**TASK PROMPT**: How many lines in the entries below contain "code"? Answer with the number only.
-*-
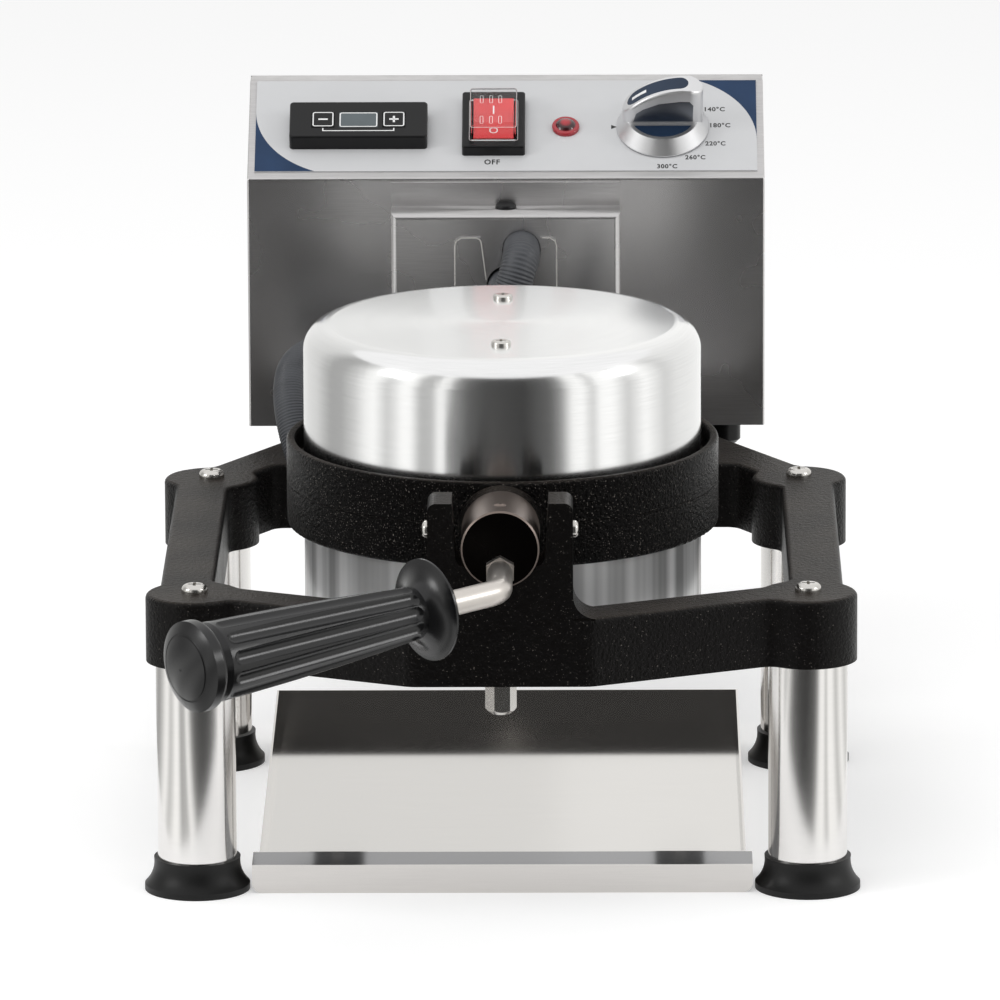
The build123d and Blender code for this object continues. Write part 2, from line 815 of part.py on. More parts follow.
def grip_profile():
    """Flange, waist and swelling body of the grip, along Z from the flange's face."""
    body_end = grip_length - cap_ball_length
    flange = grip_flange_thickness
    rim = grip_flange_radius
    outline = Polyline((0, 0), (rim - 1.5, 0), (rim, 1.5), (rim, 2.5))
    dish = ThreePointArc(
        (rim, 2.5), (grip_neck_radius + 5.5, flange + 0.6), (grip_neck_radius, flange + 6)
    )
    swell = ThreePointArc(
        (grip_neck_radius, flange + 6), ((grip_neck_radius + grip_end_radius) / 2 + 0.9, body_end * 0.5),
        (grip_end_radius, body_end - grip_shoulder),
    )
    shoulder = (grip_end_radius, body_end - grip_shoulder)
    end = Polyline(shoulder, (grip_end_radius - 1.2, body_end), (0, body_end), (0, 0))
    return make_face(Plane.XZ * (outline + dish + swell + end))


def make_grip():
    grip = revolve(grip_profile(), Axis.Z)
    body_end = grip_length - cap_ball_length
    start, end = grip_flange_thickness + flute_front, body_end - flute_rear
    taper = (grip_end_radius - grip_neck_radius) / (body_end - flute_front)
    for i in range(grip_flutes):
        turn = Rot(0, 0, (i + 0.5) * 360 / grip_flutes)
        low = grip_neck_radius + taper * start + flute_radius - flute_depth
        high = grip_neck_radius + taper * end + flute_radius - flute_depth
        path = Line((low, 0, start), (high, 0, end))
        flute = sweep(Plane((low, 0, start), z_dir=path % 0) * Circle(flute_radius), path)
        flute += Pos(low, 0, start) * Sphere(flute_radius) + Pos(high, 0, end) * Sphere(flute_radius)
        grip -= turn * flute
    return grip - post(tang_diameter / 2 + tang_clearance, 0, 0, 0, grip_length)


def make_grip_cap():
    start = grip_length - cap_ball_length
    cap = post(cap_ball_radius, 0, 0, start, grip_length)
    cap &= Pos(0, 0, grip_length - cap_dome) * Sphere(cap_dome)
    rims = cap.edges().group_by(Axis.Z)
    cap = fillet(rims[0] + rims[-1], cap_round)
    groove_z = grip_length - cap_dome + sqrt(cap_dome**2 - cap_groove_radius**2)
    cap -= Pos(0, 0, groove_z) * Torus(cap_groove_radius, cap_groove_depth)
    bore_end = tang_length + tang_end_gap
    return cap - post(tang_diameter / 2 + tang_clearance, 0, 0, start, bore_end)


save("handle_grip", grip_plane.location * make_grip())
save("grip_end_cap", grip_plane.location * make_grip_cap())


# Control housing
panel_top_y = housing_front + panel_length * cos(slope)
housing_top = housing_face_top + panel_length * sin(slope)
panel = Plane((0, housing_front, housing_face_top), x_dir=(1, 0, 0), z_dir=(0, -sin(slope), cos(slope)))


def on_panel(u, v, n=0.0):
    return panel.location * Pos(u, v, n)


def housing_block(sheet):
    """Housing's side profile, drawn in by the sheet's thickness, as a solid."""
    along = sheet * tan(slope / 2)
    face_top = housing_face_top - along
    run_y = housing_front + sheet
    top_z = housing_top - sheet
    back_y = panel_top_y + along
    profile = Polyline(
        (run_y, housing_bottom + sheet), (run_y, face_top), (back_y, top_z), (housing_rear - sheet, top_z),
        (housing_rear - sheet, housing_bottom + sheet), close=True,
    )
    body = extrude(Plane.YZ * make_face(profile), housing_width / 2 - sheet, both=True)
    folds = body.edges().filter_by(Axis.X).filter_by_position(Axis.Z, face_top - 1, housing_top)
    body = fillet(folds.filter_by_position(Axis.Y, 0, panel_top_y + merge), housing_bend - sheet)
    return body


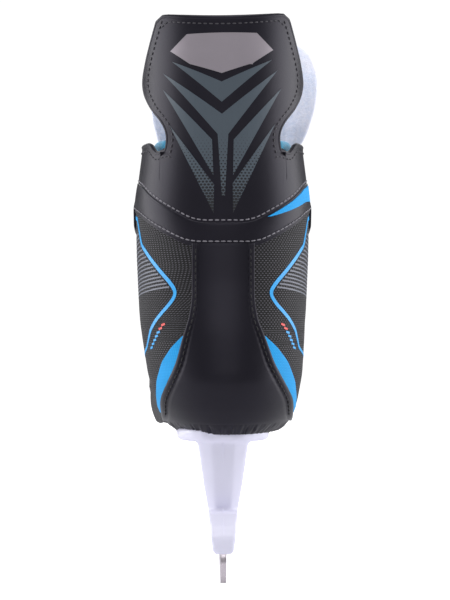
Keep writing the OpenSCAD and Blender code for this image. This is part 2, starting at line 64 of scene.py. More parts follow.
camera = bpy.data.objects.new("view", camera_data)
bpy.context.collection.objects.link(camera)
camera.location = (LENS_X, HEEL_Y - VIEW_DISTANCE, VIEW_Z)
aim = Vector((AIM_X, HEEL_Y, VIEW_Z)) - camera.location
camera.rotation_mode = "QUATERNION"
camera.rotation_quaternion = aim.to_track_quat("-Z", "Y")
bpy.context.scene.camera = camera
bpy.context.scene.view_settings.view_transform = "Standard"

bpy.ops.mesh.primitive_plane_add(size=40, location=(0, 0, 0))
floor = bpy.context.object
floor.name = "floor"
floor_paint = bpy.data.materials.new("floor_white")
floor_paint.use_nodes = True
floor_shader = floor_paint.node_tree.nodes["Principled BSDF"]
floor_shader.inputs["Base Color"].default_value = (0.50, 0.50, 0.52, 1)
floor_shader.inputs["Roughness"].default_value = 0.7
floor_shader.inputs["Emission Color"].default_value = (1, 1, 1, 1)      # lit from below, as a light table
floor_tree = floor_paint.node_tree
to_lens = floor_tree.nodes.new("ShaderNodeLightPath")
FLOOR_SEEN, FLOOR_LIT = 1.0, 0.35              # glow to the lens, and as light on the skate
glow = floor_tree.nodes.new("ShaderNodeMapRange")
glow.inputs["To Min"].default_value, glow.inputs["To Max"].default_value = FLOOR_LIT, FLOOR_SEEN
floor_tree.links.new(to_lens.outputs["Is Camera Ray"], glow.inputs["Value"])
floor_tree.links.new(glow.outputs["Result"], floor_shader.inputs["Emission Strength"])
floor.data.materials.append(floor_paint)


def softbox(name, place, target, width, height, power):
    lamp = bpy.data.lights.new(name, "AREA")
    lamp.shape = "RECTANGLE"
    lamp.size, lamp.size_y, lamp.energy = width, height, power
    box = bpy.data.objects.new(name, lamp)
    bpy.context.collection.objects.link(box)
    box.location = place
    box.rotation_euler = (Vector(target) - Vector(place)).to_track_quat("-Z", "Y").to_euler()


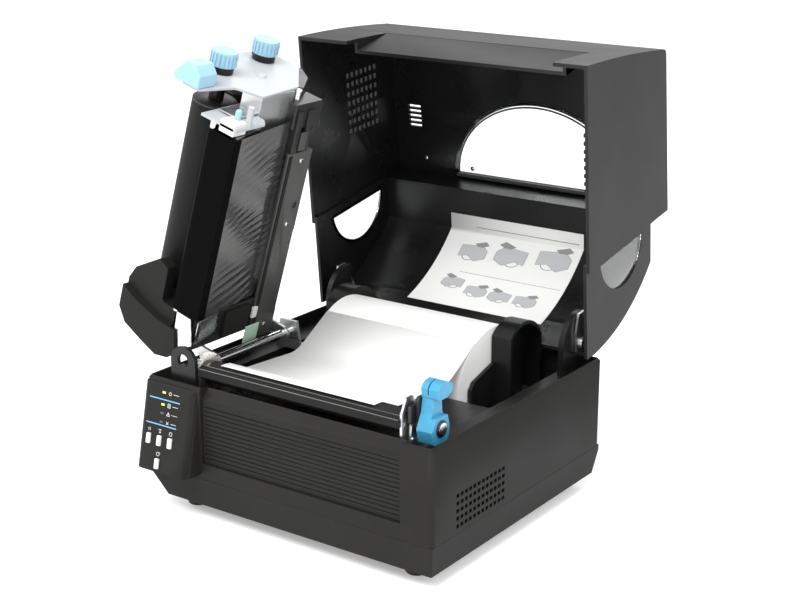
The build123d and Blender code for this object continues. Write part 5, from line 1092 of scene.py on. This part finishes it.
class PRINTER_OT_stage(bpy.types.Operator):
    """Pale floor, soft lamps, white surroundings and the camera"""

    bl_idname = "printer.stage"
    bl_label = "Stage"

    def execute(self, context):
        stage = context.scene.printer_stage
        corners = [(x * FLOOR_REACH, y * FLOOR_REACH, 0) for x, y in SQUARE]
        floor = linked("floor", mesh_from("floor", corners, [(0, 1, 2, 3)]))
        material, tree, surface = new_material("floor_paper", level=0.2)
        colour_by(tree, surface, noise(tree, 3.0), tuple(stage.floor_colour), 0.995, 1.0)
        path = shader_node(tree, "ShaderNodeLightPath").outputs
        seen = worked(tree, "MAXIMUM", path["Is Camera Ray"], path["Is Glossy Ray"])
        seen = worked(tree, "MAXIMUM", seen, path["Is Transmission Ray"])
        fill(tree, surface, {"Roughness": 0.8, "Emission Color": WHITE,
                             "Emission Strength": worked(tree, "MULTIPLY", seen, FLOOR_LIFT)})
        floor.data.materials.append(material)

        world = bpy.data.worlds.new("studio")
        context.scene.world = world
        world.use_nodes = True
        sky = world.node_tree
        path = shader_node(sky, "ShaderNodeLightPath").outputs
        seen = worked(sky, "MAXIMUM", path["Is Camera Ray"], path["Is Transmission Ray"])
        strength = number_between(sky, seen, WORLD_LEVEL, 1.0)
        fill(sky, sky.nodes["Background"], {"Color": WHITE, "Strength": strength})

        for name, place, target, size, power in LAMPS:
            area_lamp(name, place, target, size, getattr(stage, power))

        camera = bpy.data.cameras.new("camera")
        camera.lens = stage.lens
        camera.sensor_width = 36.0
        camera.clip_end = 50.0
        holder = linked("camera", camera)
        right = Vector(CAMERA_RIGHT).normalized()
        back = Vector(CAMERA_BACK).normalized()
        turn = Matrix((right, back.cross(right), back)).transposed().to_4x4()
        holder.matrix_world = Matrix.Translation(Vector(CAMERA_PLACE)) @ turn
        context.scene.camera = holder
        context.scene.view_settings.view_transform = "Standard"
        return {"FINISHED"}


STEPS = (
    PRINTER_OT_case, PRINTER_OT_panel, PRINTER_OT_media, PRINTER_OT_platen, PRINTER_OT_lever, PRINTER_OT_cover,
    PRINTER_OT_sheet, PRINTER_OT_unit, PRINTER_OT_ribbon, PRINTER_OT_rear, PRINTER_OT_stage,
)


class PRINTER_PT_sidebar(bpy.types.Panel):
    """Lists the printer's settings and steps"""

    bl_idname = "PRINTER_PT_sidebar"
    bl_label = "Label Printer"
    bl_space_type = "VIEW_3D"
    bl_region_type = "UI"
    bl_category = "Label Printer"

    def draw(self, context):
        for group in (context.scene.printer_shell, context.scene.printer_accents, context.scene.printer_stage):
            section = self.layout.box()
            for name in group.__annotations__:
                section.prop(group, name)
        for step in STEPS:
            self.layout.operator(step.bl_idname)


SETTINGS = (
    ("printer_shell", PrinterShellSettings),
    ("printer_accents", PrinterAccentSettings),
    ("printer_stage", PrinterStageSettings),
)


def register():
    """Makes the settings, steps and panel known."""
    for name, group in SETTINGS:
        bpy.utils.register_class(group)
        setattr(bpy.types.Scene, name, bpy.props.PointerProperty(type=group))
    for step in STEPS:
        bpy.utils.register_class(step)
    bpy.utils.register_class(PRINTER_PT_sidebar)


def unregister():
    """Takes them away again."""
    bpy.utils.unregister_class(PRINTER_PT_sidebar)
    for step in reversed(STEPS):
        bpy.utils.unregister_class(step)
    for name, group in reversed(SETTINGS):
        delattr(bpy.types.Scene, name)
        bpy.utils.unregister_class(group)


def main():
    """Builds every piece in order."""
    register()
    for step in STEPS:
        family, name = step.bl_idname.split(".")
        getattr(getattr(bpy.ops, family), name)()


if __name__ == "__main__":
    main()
-*-
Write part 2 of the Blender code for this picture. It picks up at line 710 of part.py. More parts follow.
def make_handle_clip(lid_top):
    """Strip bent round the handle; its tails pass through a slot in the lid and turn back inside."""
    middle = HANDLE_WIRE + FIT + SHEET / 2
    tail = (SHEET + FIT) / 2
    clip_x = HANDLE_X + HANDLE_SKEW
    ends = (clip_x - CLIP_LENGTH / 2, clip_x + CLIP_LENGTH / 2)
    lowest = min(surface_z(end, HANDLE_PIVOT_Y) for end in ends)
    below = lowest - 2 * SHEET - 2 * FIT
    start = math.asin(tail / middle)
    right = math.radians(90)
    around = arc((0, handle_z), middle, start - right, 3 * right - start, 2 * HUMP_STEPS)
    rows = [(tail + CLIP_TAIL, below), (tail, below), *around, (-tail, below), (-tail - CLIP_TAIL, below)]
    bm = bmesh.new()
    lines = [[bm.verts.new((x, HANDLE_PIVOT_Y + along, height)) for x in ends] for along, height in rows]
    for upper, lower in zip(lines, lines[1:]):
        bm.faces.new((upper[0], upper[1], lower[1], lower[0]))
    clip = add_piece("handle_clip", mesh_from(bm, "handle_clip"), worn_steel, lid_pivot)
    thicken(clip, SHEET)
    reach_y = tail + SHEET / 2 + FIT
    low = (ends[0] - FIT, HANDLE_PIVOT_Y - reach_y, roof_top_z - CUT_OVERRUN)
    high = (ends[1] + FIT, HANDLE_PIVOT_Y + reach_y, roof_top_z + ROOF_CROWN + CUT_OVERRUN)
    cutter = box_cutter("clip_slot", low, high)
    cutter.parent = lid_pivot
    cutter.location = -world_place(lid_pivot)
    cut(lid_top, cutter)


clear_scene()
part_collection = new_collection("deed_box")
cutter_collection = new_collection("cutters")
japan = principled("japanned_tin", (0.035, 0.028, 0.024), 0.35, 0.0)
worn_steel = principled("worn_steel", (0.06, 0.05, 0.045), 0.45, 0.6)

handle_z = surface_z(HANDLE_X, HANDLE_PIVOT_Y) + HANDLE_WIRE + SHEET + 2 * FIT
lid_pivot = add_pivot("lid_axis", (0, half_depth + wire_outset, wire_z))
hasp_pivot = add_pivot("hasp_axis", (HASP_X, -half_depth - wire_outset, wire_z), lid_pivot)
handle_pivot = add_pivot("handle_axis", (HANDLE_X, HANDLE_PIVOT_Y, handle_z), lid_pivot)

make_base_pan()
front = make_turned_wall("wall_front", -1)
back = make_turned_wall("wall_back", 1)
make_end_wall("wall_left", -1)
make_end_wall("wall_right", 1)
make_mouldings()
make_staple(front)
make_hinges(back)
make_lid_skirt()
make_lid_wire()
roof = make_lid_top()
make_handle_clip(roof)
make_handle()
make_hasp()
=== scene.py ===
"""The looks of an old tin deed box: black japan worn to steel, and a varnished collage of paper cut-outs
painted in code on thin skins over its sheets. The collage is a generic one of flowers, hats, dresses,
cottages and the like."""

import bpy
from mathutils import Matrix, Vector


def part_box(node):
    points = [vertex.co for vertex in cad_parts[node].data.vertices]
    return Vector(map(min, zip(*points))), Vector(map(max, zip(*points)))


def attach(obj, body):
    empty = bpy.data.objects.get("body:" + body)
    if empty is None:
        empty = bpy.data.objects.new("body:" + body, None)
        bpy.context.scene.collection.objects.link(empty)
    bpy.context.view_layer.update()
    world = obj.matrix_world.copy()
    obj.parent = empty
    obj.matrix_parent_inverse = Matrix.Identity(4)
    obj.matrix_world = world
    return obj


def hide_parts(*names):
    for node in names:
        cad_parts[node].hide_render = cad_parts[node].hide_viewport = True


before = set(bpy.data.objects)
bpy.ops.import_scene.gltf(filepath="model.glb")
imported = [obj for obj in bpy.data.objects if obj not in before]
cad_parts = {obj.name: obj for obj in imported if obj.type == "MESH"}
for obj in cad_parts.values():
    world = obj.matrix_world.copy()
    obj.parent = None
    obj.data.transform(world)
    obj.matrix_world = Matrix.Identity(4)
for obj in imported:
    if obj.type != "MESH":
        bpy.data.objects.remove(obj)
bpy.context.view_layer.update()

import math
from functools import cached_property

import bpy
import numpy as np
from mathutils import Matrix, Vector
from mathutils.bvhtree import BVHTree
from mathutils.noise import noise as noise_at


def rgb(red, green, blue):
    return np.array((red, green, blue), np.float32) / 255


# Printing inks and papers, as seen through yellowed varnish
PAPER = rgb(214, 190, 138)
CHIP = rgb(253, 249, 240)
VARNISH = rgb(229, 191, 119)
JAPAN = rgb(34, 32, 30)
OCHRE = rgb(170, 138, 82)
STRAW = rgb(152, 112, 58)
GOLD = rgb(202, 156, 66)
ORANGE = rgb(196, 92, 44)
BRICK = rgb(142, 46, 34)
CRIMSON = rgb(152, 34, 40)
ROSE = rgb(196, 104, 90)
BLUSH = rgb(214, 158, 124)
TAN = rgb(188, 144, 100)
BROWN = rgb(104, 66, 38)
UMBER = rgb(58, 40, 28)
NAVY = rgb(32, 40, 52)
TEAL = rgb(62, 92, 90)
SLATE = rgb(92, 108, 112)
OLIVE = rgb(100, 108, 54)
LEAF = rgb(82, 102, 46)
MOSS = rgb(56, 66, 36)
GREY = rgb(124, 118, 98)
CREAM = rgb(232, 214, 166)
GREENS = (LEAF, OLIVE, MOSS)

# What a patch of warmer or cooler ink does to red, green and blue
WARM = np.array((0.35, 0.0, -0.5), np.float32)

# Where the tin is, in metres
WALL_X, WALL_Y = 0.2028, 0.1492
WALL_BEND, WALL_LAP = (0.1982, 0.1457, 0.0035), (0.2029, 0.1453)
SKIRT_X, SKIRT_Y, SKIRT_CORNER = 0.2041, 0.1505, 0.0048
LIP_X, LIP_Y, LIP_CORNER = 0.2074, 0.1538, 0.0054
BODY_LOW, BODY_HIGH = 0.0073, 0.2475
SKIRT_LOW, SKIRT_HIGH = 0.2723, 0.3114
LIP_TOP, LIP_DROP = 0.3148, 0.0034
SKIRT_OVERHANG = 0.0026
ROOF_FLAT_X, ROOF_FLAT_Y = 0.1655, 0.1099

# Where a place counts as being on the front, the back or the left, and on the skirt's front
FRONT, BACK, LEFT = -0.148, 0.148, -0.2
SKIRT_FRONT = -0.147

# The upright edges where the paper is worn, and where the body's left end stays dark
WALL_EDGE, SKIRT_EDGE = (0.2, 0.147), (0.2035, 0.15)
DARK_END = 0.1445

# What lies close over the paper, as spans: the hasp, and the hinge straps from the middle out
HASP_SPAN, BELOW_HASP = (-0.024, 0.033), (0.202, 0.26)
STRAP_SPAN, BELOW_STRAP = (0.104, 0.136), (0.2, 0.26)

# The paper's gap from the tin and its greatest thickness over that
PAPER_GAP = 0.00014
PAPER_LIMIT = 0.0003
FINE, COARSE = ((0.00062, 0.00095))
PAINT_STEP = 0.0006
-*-
**WRITTEN SOLUTION**: 5